“The Silver Age period of art in Russian history is not a single aesthetic,” says Daniil Trifonov, “but describes an increasingly fractured social, political and intellectual environment.”
In essence, he is talking about the first half of the 20th century. In musical terms this means the generation dominated by Stravinsky and Prokofiev, who both spent long periods away from their Russian homeland and whose music straddled international boundaries.
Trifonov’s new two-disc set, Silver Age, is devoted largely to these two composers. It is clearly designed to make a major statement, including not only key solo piano works and a smattering of smaller rarities, but also two of the most challenging concertos of the period — Prokofiev’s Piano Concerto No. 2 and Scriabin’s Piano Concerto.

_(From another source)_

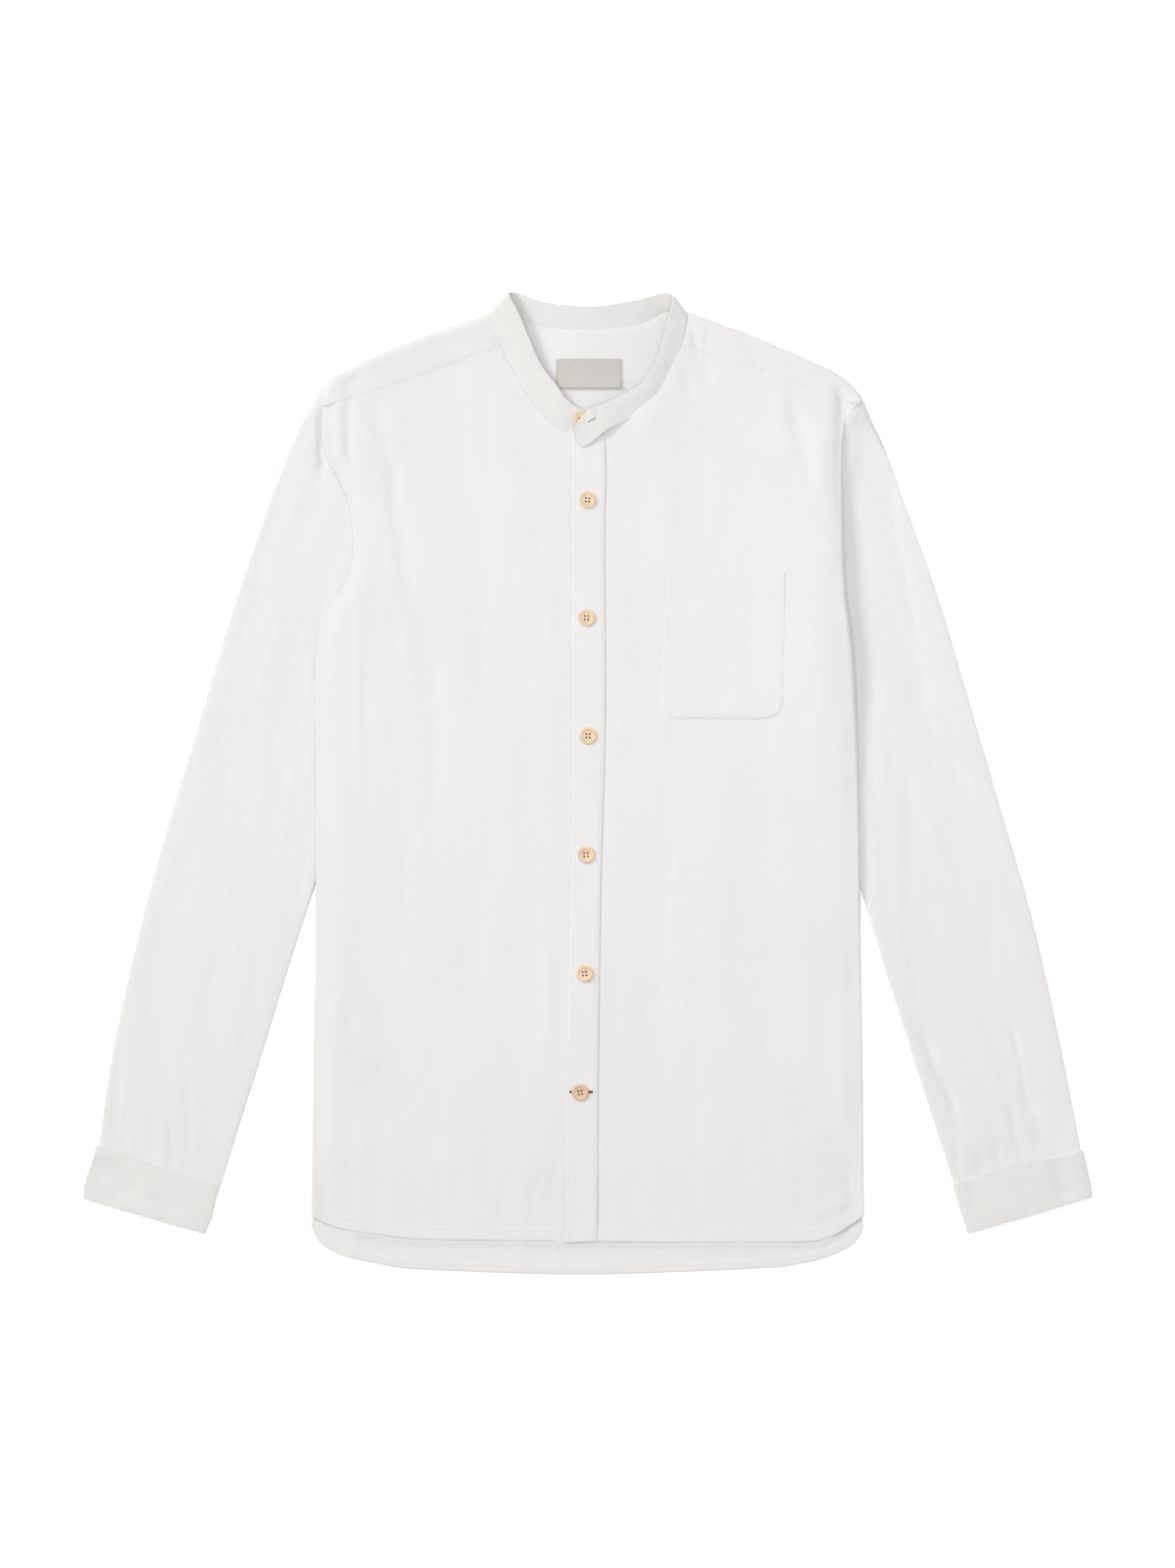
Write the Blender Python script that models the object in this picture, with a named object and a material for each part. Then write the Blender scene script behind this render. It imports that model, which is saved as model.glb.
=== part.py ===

There is plenty of virtuoso playing to be heard, but the character of Trifonov’s performances is not simply that. Stravinsky’s technically dazzling Three Movements from Petrushka come across precise, detailed, whimsical, rather than an attempt to mirror an orchestral showpiece on the piano. Prokofiev’s Piano Sonata No. 8 similarly is much more than just wartime driving energy.
In the two concertos Trifonov gets wholehearted support from the Mariinsky Orchestra and Valery Gergiev. The Prokofiev is as memorable for its delicate flights of fantasy as in its trenchant power and the Scriabin takes off with tremendous, soaring élan.